The growing population of American Indian students who attend off-reservation schools has been under researched. This absence in American Indian education research, their unique needs and their growing numbers warrant more attention. To address this absence in education research literature, this study captured the experiences of American Indian students in an off-reservation high school community. Participants described how their STEM learning had negatively impacted their identity.

Mainstream American public education has not embraced the foundations of Indigenous worldviews (Lomawaima, 1990). As described through Social Reproduction and Cultural Capital Theory, this qualitative study makes known the varying ways that American Indian students describe how they create community and demonstrate their identity as they navigate formal schooling.

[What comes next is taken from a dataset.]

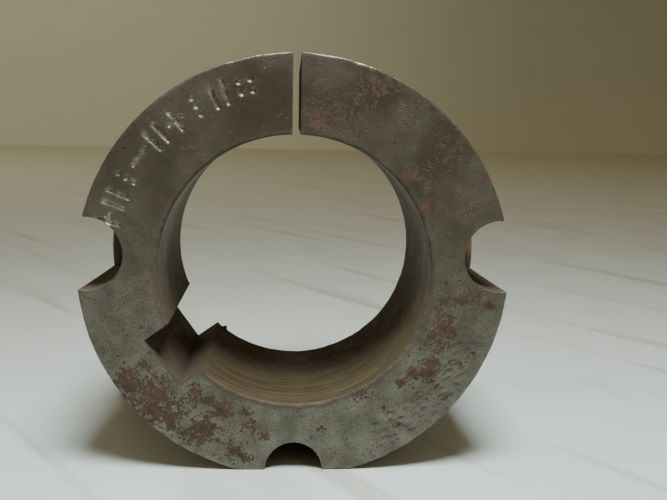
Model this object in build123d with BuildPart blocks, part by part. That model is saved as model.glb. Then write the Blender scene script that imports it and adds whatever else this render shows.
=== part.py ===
"""Split taper bush that locks a V-belt pulley to its shaft, with its two grub screws. Millimetres.

The bush is one slit ring with a conical outside. It is drawn up into the pulley's matching taper by two
grub screws, which stand half in the bush and half in the hub. Its bore then closes on the shaft.
Off the shaft it stands on the flat across its removal hole, and the screws lie behind it.

Frame: the origin is on the bore's axis, halfway along the bush. +Y runs along the bore from the large end
to the small end, +Z points to the slit, and +X is to the right as the large end is seen.
"""

import os
from math import radians, sqrt, tan

from build123d import *

# Ring
large_end_diameter = 69.85
bush_length = 31.75
taper_angle = 4.0  # of the outside, on each side of the axis
bore_diameter = 44.45
bore_edge_break = 0.2
rim_edge_break = 0.25
foot_flat_depth = 1.3  # at the large end, where the flat is widest

# Slit, which runs through the wall and along the whole bush
slit_width = 1.3

# Keyway, whose direction is counted round from the slit, anticlockwise as the large end is seen
key_width = 9.525
key_depth = 4.76  # of its side walls
key_angle_from_slit = 125.0

# Grub screws
screw_diameter = 11.11  # outside the thread
screw_length = 22.2
screw_thread_depth = 0.88  # left by the tapping drill
screw_end_chamfer = 0.9
socket_across_flats = 5.56
socket_depth = 6.35
screw_gap_behind_bush = 1.6
screw_axis_inside_rim = 2.7  # of the small end

# Half-holes in the large end, whose centres lie just inside the rim. The two plain ones hold the screws
# that draw the bush in, and the narrow one at the bottom is tapped for the screw that pushes it out.
screw_circle_inset = 1.32
screw_hole_angle_from_slit = 85.0
screw_hole_clearance = 0.37  # all round the thread
screw_stands_out = 0.4  # of the large end, when its plain end meets the floor of its hole
removal_hole_depth = 21.8
removal_hole_edge_break = 0.33
drill_point_angle = 118.0

# Worked out from the sizes above
taper_slope = tan(radians(taper_angle))
large_radius = large_end_diameter / 2
small_radius = large_radius - bush_length * taper_slope
bore_radius = bore_diameter / 2
large_end_y = -bush_length / 2
small_end_y = bush_length / 2
foot_z = foot_flat_depth - large_radius
screw_circle_radius = large_radius - screw_circle_inset
screw_hole_radius = screw_diameter / 2 + screw_hole_clearance
screw_hole_depth = screw_length - screw_stands_out
removal_hole_radius = screw_diameter / 2 - screw_thread_depth
key_floor_radius = sqrt(bore_radius**2 - (key_width / 2) ** 2) + key_depth
large_end = Plane.XZ.offset(-large_end_y)

os.makedirs("parts", exist_ok=True)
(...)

Since time immemorial, Indigenous communities survived and thrived in part to a gifted cooperative relationship with the natural world. This gift of life manifests as an interdependent relationship with air, water, land, and the universe (Barnhardt & Kawagley, 2005). Indigenous communities exercised ‘systems of knowing’ that are central to community and individual longevity. These knowledge systems contribute to the long-term success in informal and formal STEM educational efforts – so long as local environment (e.g., natural world) and the community-based values are included to develop culturally relevant pedagogies to increase culturally relevant STEM education (Torso, Kern, & Meyer, 2021). Mainstream American public education has not embraced the foundations of this worldview

Through interviews and observations, I document and interpret their experiences. The data suggest that American Indian students strongly connect to and use their tribal community identities to negotiate school. By recognizing the rules of the school, participants employed different forms of cultural and social capital, specifically the importance of space and forms of communication. Even though their high school has a high population of American Indian students, participants continue to experience challenges in STEM learning through stereotypical assumptions, expected roles, and structural barriers. These formal school-based impediments complicate opportunities for students to fully participate and engage in their educational institutions. This study illustrates Indigenous identity as effects of the social reproduction process of resistance, compliance, and agency.